Print, without altering anything, the lines from the one that holds "make_board()" to the one that holds "NODES[node].hide_render = NODES[node].hide_viewport", inclusive. No other lines belong in the output.

• • •

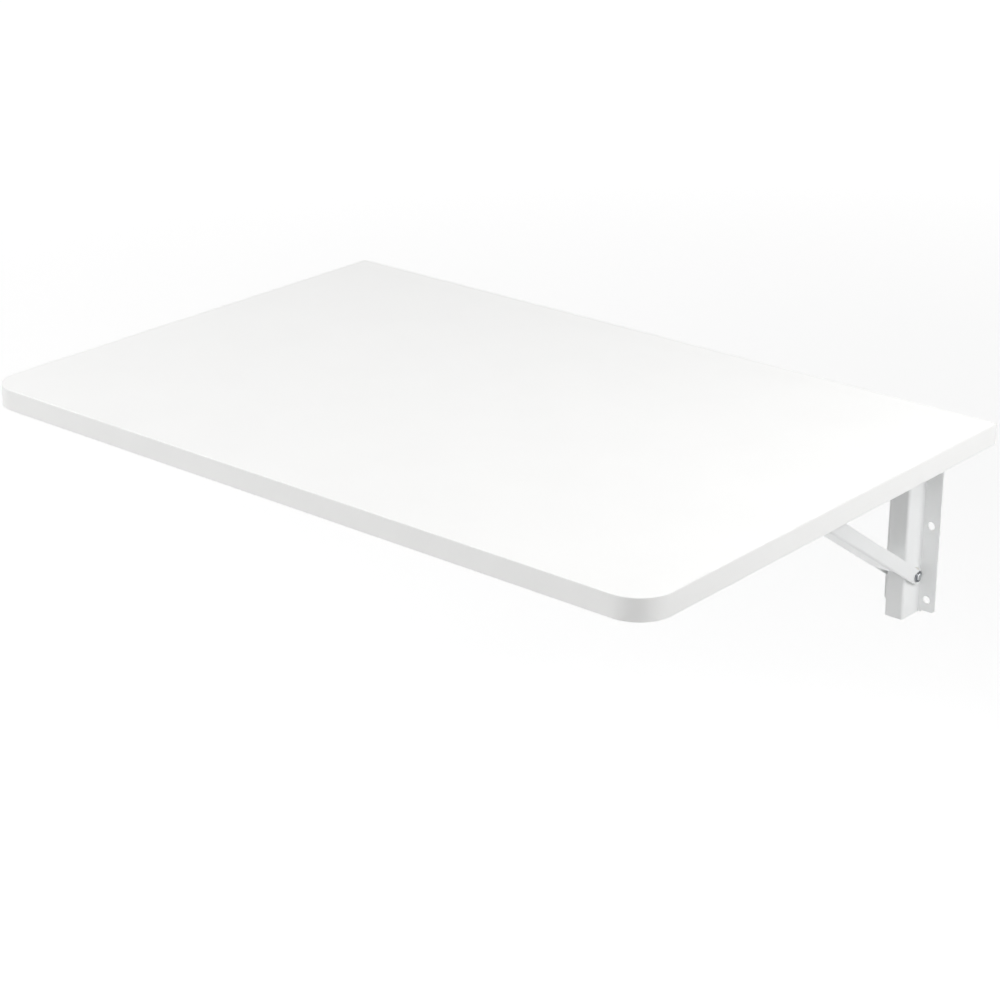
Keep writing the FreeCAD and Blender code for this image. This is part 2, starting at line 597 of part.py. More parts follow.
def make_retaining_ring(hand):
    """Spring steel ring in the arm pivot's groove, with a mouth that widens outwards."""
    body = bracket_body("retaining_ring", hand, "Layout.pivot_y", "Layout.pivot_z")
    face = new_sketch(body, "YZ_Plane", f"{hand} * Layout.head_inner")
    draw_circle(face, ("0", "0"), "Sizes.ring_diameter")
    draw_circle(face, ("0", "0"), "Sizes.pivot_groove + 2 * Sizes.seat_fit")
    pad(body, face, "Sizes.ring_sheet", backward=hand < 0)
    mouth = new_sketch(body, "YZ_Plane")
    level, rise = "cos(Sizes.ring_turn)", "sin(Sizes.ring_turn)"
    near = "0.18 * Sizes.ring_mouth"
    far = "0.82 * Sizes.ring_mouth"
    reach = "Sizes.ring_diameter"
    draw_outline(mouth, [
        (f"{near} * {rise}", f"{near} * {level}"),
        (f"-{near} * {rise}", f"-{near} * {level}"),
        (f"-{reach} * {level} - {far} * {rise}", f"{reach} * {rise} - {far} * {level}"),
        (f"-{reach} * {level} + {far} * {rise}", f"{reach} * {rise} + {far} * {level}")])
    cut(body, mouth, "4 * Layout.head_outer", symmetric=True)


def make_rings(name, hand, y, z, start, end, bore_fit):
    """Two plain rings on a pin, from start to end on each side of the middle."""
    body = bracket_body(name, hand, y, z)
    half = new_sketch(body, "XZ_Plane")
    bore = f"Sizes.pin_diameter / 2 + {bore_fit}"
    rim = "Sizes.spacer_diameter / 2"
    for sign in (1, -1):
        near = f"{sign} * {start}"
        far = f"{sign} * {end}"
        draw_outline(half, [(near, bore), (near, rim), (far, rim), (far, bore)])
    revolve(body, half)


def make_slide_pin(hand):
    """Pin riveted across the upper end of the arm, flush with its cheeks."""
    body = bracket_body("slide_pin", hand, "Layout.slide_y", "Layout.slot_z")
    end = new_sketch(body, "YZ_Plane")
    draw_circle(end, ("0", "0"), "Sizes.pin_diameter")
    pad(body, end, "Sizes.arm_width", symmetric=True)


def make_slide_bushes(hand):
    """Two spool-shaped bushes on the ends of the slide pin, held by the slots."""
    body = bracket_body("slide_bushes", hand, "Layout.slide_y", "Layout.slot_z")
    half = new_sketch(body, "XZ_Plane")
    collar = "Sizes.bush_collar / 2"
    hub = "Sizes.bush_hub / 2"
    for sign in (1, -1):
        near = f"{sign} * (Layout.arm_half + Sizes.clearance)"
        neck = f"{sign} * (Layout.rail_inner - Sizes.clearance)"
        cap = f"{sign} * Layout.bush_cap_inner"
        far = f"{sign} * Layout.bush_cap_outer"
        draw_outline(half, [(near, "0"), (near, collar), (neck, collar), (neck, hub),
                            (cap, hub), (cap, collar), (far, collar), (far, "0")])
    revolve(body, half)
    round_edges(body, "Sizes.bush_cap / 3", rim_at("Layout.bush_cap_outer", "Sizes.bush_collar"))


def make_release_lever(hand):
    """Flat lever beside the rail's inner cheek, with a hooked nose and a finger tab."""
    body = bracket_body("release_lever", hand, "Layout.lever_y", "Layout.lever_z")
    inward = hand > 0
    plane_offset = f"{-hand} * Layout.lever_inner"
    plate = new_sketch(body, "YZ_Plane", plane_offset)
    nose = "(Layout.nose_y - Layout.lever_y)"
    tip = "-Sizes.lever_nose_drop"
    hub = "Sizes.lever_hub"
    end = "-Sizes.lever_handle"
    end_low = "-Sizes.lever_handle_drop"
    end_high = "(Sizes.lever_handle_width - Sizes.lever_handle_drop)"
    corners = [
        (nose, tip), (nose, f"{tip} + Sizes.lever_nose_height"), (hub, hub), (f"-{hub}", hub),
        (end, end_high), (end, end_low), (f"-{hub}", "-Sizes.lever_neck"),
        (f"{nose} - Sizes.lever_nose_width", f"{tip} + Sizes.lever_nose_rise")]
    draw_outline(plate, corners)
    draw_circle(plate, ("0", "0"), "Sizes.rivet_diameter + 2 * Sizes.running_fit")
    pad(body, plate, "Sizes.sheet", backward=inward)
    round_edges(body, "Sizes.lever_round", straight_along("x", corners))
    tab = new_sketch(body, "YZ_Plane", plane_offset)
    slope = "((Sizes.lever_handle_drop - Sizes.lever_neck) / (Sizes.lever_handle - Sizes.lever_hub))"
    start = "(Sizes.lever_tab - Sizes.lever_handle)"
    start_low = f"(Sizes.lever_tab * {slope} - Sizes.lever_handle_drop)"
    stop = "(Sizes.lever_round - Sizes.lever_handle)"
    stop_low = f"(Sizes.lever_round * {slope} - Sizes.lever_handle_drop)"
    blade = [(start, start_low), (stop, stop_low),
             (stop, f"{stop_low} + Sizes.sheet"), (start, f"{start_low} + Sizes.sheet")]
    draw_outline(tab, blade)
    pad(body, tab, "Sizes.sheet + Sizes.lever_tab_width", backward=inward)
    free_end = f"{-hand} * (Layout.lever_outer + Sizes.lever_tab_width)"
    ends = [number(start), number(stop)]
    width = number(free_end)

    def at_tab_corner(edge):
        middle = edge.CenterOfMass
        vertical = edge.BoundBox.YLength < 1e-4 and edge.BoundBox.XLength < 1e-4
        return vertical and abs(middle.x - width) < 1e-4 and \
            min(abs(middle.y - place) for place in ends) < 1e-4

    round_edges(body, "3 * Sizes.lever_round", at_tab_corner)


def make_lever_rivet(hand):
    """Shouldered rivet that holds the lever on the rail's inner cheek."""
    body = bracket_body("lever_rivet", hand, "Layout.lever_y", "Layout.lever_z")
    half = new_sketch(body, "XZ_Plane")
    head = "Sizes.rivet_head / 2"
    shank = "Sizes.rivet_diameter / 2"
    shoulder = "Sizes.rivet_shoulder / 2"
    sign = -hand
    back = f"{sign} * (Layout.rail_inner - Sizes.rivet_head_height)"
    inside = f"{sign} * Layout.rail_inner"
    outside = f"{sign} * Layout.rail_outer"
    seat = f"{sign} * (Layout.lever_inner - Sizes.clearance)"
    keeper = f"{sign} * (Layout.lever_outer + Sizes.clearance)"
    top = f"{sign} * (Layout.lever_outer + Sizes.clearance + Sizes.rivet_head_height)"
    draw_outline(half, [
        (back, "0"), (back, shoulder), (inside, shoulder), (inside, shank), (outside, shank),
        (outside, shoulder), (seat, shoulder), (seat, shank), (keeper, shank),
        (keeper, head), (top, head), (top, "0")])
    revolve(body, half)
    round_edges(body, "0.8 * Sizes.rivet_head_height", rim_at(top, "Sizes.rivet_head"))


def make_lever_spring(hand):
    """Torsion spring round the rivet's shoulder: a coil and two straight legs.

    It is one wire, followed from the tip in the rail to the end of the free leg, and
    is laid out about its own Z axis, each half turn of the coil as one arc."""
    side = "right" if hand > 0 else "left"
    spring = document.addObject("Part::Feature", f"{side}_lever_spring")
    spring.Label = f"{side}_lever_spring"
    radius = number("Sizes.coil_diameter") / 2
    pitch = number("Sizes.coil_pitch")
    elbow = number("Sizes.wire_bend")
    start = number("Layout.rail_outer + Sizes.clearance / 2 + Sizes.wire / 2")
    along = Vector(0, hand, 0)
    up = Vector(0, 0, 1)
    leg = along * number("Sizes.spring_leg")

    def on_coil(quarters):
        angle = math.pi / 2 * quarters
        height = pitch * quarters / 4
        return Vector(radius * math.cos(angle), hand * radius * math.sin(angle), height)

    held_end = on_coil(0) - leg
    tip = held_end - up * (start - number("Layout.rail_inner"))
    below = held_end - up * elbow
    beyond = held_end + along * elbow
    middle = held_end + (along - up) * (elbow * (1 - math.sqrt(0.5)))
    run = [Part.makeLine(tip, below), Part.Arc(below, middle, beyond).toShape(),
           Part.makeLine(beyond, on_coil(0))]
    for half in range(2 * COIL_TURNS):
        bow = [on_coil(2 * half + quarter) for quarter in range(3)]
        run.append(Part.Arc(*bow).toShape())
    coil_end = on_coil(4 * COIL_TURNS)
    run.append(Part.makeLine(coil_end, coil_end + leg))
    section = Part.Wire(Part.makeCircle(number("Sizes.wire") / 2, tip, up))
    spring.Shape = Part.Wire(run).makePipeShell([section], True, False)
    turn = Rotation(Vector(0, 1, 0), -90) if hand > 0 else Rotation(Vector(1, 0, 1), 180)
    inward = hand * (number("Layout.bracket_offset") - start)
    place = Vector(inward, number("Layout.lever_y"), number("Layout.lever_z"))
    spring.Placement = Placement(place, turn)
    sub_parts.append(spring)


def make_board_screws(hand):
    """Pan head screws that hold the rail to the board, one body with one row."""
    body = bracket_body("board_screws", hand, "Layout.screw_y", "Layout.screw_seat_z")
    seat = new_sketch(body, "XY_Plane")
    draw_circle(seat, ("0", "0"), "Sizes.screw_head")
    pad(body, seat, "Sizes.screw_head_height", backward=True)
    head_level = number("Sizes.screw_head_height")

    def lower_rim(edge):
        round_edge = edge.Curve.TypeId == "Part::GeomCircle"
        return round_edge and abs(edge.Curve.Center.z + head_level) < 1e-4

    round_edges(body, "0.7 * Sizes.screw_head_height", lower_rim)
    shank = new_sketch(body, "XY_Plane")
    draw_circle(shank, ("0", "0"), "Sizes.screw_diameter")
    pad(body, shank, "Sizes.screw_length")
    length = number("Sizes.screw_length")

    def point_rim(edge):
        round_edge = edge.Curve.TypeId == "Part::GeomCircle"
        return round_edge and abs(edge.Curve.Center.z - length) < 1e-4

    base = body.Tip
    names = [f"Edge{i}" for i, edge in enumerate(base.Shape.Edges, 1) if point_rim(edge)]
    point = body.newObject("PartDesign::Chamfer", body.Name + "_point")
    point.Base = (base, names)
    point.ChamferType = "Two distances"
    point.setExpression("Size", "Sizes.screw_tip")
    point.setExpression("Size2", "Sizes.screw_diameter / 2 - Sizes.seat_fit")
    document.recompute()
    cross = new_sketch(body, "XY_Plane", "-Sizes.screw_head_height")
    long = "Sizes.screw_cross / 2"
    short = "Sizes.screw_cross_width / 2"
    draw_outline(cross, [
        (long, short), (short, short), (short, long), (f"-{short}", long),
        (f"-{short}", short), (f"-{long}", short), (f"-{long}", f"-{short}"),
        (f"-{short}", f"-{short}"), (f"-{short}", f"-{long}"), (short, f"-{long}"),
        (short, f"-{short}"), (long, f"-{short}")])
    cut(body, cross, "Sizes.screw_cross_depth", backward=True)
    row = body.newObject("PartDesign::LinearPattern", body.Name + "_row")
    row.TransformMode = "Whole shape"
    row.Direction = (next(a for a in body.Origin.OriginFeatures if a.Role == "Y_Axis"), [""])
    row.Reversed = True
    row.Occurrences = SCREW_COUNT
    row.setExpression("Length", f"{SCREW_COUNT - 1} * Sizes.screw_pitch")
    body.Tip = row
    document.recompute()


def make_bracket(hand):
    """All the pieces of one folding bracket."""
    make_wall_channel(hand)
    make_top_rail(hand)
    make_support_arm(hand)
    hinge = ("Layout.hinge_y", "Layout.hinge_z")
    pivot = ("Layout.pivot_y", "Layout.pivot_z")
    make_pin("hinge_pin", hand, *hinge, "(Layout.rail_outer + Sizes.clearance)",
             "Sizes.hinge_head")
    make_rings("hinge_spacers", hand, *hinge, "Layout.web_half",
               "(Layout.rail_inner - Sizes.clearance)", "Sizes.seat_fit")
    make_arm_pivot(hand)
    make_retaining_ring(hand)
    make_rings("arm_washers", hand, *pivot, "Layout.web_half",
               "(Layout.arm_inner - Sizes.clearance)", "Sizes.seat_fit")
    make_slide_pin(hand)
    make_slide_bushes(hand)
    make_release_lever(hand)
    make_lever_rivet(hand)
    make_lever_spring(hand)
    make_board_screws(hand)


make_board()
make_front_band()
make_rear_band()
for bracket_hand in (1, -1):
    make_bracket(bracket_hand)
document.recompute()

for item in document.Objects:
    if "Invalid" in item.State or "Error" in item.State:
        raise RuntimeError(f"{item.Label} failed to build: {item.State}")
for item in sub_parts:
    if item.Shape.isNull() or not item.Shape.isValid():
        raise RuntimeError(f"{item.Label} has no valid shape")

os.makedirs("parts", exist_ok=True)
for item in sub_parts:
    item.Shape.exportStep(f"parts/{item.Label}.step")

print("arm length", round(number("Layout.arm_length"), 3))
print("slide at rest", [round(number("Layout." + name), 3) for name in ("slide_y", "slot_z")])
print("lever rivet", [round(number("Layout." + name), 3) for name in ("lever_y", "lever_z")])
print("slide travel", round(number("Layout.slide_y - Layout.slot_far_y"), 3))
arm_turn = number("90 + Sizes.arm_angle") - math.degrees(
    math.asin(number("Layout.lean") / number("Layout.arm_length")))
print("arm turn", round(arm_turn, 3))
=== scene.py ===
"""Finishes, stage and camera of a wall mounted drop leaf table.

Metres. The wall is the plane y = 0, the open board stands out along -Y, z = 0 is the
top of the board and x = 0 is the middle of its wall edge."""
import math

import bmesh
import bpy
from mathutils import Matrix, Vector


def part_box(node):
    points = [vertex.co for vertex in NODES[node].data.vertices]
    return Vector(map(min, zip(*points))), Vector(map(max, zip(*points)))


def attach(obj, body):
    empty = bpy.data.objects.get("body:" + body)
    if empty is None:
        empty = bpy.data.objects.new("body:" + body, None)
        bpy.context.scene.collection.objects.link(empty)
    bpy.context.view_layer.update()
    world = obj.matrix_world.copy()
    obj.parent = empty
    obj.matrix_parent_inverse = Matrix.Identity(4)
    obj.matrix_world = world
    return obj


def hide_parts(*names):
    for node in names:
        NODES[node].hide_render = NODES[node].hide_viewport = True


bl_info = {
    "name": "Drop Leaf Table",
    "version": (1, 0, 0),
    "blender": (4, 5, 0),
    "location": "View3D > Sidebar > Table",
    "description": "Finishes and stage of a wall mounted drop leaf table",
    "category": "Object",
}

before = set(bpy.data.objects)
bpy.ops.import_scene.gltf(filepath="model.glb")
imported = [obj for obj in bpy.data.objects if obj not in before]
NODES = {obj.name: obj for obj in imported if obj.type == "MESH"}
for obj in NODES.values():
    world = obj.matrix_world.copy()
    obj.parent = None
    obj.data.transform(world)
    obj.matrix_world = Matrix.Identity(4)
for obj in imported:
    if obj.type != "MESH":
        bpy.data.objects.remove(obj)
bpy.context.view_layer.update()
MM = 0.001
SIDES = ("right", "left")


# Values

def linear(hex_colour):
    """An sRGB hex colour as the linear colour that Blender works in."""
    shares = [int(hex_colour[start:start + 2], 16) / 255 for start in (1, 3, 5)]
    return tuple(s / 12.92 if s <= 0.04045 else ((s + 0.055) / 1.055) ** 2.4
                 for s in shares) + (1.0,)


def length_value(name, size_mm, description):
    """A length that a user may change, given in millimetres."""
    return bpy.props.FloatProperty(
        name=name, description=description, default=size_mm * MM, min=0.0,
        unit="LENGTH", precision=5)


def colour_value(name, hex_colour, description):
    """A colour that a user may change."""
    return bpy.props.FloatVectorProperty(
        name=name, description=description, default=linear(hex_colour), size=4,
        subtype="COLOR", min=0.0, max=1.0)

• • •

**Response to the task:**
make_board()
make_front_band()
make_rear_band()
for bracket_hand in (1, -1):
    make_bracket(bracket_hand)
document.recompute()

for item in document.Objects:
    if "Invalid" in item.State or "Error" in item.State:
        raise RuntimeError(f"{item.Label} failed to build: {item.State}")
for item in sub_parts:
    if item.Shape.isNull() or not item.Shape.isValid():
        raise RuntimeError(f"{item.Label} has no valid shape")

os.makedirs("parts", exist_ok=True)
for item in sub_parts:
    item.Shape.exportStep(f"parts/{item.Label}.step")

print("arm length", round(number("Layout.arm_length"), 3))
print("slide at rest", [round(number("Layout." + name), 3) for name in ("slide_y", "slot_z")])
print("lever rivet", [round(number("Layout." + name), 3) for name in ("lever_y", "lever_z")])
print("slide travel", round(number("Layout.slide_y - Layout.slot_far_y"), 3))
arm_turn = number("90 + Sizes.arm_angle") - math.degrees(
    math.asin(number("Layout.lean") / number("Layout.arm_length")))
print("arm turn", round(arm_turn, 3))
=== scene.py ===
"""Finishes, stage and camera of a wall mounted drop leaf table.

Metres. The wall is the plane y = 0, the open board stands out along -Y, z = 0 is the
top of the board and x = 0 is the middle of its wall edge."""
import math

import bmesh
import bpy
from mathutils import Matrix, Vector


def part_box(node):
    points = [vertex.co for vertex in NODES[node].data.vertices]
    return Vector(map(min, zip(*points))), Vector(map(max, zip(*points)))


def attach(obj, body):
    empty = bpy.data.objects.get("body:" + body)
    if empty is None:
        empty = bpy.data.objects.new("body:" + body, None)
        bpy.context.scene.collection.objects.link(empty)
    bpy.context.view_layer.update()
    world = obj.matrix_world.copy()
    obj.parent = empty
    obj.matrix_parent_inverse = Matrix.Identity(4)
    obj.matrix_world = world
    return obj


def hide_parts(*names):
    for node in names:
        NODES[node].hide_render = NODES[node].hide_viewport = True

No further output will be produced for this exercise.